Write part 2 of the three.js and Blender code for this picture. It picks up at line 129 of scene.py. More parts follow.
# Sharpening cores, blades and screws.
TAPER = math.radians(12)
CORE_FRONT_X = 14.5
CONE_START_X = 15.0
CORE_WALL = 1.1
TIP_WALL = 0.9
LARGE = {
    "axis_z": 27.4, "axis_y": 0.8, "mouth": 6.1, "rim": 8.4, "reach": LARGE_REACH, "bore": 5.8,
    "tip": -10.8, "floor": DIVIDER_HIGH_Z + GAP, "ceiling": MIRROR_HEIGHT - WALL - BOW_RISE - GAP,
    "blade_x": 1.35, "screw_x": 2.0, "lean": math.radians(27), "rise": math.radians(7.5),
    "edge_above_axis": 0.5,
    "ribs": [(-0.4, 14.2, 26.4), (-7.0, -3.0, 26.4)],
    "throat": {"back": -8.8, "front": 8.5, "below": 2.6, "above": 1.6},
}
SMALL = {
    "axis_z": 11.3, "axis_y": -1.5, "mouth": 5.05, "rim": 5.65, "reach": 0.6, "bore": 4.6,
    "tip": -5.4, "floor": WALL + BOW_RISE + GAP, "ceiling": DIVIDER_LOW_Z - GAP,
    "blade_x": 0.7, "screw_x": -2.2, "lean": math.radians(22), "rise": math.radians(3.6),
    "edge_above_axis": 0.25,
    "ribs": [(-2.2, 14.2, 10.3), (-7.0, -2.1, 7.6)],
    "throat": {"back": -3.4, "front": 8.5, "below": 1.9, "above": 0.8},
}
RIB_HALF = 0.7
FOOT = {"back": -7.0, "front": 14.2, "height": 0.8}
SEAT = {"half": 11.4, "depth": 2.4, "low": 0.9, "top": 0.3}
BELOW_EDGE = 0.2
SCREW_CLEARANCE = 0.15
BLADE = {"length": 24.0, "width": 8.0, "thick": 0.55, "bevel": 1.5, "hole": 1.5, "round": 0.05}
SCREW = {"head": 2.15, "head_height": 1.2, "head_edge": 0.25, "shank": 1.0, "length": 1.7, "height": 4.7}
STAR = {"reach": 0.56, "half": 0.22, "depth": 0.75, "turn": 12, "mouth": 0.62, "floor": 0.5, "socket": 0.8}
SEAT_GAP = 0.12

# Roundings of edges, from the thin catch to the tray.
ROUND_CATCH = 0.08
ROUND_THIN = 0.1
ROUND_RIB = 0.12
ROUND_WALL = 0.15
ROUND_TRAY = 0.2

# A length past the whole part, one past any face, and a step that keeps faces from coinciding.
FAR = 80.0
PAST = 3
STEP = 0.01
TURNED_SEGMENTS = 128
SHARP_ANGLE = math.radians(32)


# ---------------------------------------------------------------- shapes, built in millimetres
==
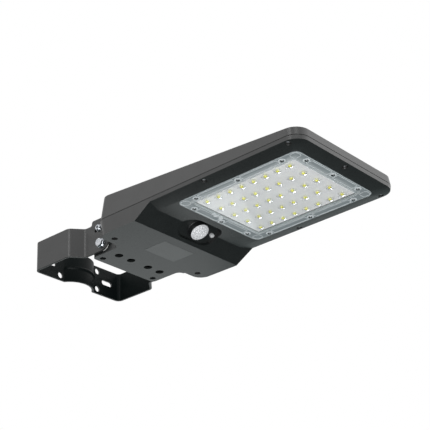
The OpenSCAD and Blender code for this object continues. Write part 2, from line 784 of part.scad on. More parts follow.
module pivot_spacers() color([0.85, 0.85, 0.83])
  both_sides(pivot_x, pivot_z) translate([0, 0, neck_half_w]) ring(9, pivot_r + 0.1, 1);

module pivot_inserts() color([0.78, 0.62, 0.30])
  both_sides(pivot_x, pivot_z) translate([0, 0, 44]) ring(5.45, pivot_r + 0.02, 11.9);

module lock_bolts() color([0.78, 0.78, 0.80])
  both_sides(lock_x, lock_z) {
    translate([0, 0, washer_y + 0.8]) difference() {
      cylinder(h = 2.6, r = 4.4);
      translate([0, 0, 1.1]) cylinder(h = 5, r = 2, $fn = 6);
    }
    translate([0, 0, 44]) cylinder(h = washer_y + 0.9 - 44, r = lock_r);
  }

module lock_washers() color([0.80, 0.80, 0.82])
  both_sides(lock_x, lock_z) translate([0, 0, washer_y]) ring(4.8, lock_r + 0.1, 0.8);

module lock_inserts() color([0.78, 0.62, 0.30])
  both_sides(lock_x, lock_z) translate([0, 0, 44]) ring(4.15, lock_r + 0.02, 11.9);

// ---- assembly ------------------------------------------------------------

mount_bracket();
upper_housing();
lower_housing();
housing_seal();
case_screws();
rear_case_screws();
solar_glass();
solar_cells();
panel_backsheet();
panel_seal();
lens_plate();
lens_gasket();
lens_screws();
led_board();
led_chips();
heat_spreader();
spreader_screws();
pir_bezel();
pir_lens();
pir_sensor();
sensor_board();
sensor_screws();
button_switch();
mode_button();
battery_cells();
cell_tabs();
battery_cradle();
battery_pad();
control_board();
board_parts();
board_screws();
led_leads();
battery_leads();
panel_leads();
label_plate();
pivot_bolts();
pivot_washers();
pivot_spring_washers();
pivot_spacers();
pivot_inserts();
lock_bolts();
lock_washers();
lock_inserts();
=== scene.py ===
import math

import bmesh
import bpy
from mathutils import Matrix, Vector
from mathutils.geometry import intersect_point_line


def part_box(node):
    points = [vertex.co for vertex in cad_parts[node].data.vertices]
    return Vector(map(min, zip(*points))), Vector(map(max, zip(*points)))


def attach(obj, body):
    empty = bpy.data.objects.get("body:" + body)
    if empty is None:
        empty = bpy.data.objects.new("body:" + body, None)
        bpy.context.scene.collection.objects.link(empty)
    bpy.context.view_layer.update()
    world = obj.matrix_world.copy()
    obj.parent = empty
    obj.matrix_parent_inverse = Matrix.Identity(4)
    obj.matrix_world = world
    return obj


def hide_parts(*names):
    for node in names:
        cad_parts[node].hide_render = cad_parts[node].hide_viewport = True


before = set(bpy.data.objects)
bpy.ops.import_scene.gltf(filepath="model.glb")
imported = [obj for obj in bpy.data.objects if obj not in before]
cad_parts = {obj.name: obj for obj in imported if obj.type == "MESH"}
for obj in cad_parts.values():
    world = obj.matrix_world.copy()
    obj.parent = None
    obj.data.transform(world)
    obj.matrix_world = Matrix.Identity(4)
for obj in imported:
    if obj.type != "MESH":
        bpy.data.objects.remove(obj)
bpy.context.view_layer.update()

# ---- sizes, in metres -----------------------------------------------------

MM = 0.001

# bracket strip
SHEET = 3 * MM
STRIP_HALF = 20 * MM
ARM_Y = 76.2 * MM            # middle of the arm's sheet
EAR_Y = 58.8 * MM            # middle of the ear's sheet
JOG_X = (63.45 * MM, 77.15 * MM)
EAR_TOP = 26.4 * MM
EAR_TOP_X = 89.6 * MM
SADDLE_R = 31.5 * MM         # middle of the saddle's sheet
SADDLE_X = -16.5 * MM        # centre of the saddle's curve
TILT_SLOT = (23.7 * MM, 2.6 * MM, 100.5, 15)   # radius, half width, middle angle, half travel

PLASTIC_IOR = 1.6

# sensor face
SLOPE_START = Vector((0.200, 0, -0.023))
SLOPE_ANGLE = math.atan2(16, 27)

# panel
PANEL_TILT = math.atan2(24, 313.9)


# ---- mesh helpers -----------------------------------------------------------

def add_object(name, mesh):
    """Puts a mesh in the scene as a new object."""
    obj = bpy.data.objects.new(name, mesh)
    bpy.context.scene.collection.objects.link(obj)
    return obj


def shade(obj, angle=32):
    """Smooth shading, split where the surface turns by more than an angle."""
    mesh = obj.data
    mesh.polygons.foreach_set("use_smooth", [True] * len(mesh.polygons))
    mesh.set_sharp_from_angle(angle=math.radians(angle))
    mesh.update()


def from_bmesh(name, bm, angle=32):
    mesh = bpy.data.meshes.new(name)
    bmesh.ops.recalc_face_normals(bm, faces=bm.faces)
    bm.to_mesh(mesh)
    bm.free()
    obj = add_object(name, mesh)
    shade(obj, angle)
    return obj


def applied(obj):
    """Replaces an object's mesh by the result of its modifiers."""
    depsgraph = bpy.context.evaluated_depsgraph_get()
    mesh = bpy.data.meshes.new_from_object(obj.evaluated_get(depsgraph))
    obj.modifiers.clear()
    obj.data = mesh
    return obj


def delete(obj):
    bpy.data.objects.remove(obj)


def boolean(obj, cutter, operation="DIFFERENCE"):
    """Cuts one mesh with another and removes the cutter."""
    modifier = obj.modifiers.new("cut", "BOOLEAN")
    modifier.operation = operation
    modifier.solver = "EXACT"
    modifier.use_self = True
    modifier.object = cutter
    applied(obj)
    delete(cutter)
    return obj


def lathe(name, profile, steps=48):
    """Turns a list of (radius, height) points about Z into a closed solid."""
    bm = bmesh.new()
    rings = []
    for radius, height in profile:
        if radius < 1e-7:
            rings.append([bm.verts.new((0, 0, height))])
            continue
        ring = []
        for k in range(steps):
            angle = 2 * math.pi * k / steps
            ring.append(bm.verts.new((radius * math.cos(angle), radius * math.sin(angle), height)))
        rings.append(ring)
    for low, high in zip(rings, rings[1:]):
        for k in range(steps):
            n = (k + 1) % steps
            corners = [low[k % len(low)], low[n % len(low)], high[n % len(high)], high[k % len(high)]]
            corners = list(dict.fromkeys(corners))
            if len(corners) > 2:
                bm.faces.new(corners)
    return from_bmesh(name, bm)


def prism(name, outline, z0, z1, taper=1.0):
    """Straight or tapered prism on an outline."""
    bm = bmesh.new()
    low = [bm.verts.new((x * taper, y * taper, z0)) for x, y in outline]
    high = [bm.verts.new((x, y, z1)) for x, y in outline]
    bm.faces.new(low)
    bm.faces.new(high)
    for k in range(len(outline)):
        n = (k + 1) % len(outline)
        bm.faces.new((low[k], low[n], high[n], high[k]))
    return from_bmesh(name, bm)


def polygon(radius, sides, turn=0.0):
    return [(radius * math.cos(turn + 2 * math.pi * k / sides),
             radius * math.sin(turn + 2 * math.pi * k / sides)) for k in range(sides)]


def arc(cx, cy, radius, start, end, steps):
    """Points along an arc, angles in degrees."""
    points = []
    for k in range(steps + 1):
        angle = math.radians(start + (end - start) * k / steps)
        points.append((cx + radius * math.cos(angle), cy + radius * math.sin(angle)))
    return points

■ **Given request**
Of the lines above, retype only those from the line containing "module lock_inserts() color([0.78, 0.62, 0.30])" through the line containing "obj.data.transform(world)", including both, exactly.

■ **Result below**
module lock_inserts() color([0.78, 0.62, 0.30])
  both_sides(lock_x, lock_z) translate([0, 0, 44]) ring(4.15, lock_r + 0.02, 11.9);

// ---- assembly ------------------------------------------------------------

mount_bracket();
upper_housing();
lower_housing();
housing_seal();
case_screws();
rear_case_screws();
solar_glass();
solar_cells();
panel_backsheet();
panel_seal();
lens_plate();
lens_gasket();
lens_screws();
led_board();
led_chips();
heat_spreader();
spreader_screws();
pir_bezel();
pir_lens();
pir_sensor();
sensor_board();
sensor_screws();
button_switch();
mode_button();
battery_cells();
cell_tabs();
battery_cradle();
battery_pad();
control_board();
board_parts();
board_screws();
led_leads();
battery_leads();
panel_leads();
label_plate();
pivot_bolts();
pivot_washers();
pivot_spring_washers();
pivot_spacers();
pivot_inserts();
lock_bolts();
lock_washers();
lock_inserts();
=== scene.py ===
import math

import bmesh
import bpy
from mathutils import Matrix, Vector
from mathutils.geometry import intersect_point_line


def part_box(node):
    points = [vertex.co for vertex in cad_parts[node].data.vertices]
    return Vector(map(min, zip(*points))), Vector(map(max, zip(*points)))


def attach(obj, body):
    empty = bpy.data.objects.get("body:" + body)
    if empty is None:
        empty = bpy.data.objects.new("body:" + body, None)
        bpy.context.scene.collection.objects.link(empty)
    bpy.context.view_layer.update()
    world = obj.matrix_world.copy()
    obj.parent = empty
    obj.matrix_parent_inverse = Matrix.Identity(4)
    obj.matrix_world = world
    return obj


def hide_parts(*names):
    for node in names:
        cad_parts[node].hide_render = cad_parts[node].hide_viewport = True


before = set(bpy.data.objects)
bpy.ops.import_scene.gltf(filepath="model.glb")
imported = [obj for obj in bpy.data.objects if obj not in before]
cad_parts = {obj.name: obj for obj in imported if obj.type == "MESH"}
for obj in cad_parts.values():
    world = obj.matrix_world.copy()
    obj.parent = None
    obj.data.transform(world)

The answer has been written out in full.